Qasr al-Azraq is a sprawling fortress located near the wetlands, dates back to about 300 BC, and is open to the public. Because the castle flies under the radar of travellers adhering to traditional itineraries, you won’t find the gargantuan crowds or tourist amenities present at Jordan’s other sites—which is a kind of blessing. In addition to a display of Roman antiquities, a visitor to the castle can gaze upon Lawrence’s alleged sleeping quarters, located just above the main gates with a view of the surrounding desert. Though I didn’t have the fortune, like Lawrence, of making my own base among such epic dwellings, I did manage to find accommodations nearby that were tinged with a similar history.
I took a room at the nearby Azraq Eco-Lodge, a former military field hospital of the British-controlled Arab Legion dating back to the 1940s. Before becoming a hotel, the building had experienced several incarnations, serving first as the hospital, then as a school, wildlife research station and hunting club. Situated on a hill, with prime views of the town’s dusty air force base and filled with military bric-a-brac (munitions crates double as coffee tables), the lodge exudes a very British, colonial vibe. The rooms, housed in a newer concrete building next door, are no-frills, Spartan dwellings with cots. To the rear is a high concrete wall raised, presumably, to prevent aspiring spies from either photographing or gazing at the F-16 Fighters taking off and landing at the nearby Jordanian air force base.
Despite its bare-bones feel, the place was chock-full of character. I spent many evenings filling my belly with the excellent home-cooked Chechen meals of lamb dumplings and broiled chicken, and later, huddling by candlelight with hot tea made from locally grown rosemary, as the howling desert wind blew outside. These were the moments when I planned the next day’s trip with Abu’l Shalaan.

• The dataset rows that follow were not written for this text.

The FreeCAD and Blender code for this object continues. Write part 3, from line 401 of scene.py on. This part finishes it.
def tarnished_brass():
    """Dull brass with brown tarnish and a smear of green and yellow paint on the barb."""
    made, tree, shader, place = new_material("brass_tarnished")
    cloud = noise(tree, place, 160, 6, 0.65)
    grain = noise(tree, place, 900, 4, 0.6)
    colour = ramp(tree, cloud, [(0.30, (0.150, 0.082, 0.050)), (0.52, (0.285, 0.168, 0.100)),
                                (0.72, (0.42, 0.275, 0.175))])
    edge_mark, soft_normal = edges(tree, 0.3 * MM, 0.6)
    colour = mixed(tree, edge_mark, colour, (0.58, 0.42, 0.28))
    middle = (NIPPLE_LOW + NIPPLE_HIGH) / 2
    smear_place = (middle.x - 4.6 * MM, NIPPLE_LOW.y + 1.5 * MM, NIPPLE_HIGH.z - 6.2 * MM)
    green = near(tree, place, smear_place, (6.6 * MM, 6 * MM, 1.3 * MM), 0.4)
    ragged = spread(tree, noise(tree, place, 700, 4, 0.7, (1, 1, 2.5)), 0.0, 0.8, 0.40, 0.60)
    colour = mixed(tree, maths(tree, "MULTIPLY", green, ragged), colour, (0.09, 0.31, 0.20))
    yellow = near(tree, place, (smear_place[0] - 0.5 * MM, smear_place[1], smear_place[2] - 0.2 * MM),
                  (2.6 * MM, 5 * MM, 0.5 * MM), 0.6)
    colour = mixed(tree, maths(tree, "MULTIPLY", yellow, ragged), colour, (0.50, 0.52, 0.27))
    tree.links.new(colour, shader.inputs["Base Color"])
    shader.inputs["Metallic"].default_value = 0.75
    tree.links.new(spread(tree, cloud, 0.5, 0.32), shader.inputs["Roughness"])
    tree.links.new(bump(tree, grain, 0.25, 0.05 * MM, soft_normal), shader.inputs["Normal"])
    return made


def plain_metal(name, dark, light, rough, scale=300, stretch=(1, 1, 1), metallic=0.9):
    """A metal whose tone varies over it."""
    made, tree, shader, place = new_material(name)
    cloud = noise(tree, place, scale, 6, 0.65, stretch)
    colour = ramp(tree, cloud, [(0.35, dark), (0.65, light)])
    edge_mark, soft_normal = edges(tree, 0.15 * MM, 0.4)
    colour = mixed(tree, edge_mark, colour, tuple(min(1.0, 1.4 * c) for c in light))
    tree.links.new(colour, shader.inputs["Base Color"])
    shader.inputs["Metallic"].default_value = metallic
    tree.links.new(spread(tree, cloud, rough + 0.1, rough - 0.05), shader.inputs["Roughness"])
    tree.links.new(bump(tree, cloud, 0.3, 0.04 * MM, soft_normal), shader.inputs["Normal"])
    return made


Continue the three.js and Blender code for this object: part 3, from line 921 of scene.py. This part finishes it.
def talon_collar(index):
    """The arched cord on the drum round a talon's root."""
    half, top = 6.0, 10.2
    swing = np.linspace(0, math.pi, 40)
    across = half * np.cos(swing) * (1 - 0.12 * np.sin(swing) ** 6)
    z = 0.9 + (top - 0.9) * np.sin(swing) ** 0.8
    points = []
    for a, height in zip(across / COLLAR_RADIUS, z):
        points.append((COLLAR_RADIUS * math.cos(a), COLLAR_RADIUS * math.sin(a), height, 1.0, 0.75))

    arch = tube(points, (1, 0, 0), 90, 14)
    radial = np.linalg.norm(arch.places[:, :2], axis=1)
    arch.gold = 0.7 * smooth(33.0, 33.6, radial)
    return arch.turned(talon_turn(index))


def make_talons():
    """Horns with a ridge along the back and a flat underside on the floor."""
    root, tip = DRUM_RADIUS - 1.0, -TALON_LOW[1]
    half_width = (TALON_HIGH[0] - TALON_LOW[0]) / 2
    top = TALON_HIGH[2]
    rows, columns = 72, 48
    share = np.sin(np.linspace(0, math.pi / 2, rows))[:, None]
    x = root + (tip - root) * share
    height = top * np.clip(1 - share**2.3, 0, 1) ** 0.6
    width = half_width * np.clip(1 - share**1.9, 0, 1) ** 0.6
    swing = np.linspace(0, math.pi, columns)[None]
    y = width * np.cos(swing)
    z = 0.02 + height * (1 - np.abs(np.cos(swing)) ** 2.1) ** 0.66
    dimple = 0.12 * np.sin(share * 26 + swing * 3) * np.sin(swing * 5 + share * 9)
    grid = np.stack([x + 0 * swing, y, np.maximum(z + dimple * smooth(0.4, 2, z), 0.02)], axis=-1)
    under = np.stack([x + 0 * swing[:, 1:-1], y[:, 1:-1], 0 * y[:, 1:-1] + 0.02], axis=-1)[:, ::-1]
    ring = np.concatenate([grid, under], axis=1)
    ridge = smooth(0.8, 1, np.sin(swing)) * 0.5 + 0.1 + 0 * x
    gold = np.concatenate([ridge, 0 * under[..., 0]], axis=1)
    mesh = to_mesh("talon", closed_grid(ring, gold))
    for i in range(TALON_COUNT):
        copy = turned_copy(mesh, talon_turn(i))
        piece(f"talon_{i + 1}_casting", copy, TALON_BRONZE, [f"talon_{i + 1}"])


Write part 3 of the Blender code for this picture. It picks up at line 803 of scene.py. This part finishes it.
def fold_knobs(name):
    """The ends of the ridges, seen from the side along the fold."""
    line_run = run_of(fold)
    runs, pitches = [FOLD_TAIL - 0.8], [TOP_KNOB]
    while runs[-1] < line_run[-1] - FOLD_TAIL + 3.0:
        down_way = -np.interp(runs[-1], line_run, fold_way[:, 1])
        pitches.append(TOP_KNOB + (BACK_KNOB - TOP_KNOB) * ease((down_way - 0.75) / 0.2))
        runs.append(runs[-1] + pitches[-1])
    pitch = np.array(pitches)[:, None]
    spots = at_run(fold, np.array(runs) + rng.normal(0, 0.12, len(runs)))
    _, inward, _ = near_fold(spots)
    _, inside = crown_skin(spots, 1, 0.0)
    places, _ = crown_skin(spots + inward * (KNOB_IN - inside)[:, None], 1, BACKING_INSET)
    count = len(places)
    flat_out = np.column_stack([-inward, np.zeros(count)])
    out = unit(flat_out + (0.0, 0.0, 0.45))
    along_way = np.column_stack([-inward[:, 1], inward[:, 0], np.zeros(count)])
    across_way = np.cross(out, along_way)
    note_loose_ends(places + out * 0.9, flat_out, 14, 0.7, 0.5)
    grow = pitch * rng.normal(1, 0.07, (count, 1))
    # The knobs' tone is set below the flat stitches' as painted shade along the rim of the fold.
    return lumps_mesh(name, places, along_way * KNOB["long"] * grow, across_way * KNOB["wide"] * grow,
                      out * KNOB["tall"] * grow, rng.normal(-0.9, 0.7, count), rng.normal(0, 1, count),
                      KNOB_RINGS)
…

He and I covered much ground that week, visiting several difficult-to-get-to places that barely see a trickle of visitors from Jordan’s tourist circuit. In addition to catching the far-flung archeological site of Qasr Burqu, located in the Jordanian panhandle near Iraq, we visited the enigmatic basalt fortress of Qasr Aseikhim, a tiny ruin capping a small volcanic hill to the north of al-Azraq. A separate excursion further north and west took us to one of the most remarkable and little known ancient cities in the Middle East. Just a few kilometres south of Jordan’s border with Syria, on the western edge of the lava flows beneath Jebel Druze, lies the black basalt city of Umm al-Jimal. Translating to “Mother of Camels,” and known by archeologists as the “Black Gem of the Desert,” it is a massive sprawl of a city containing the partly intact remains of about 150 buildings spanning different epochs. Umm al-Jimal was a trading post dating back to Nabatean times in the first century AD, up until its destruction in an earthquake in 747 AD.
Unlike other ancient cities in the Middle East, Umm al-Jimal does not look its age. The cataclysmic quake, which levelled all its buildings, could have happened just last week. I was just as shocked by the site’s impressive size as I was by the fact that there was virtually no one there. The only living things we encountered were a few local workers excavating at the edge of the city, and some darkling beetles that were trudging among the ruins, camouflaged by the charcoal-coloured rock. Abu’l Shalaan and I spent hours walking through Umm al-Jimal, exploring hidden nooks and climbing collapsed walls. The whole time I kept thinking that even though I’d been to Jordan several times before, and was quite familiar with the country, I had never once heard of Umm al-Jimal.
Tantalized by the prospect of seeing more of the unknown, I convinced Abu’l Shalaan to take me to a blank area that beckoned on the map—the region just south of al-Azraq, abutting the Saudi Arabian border.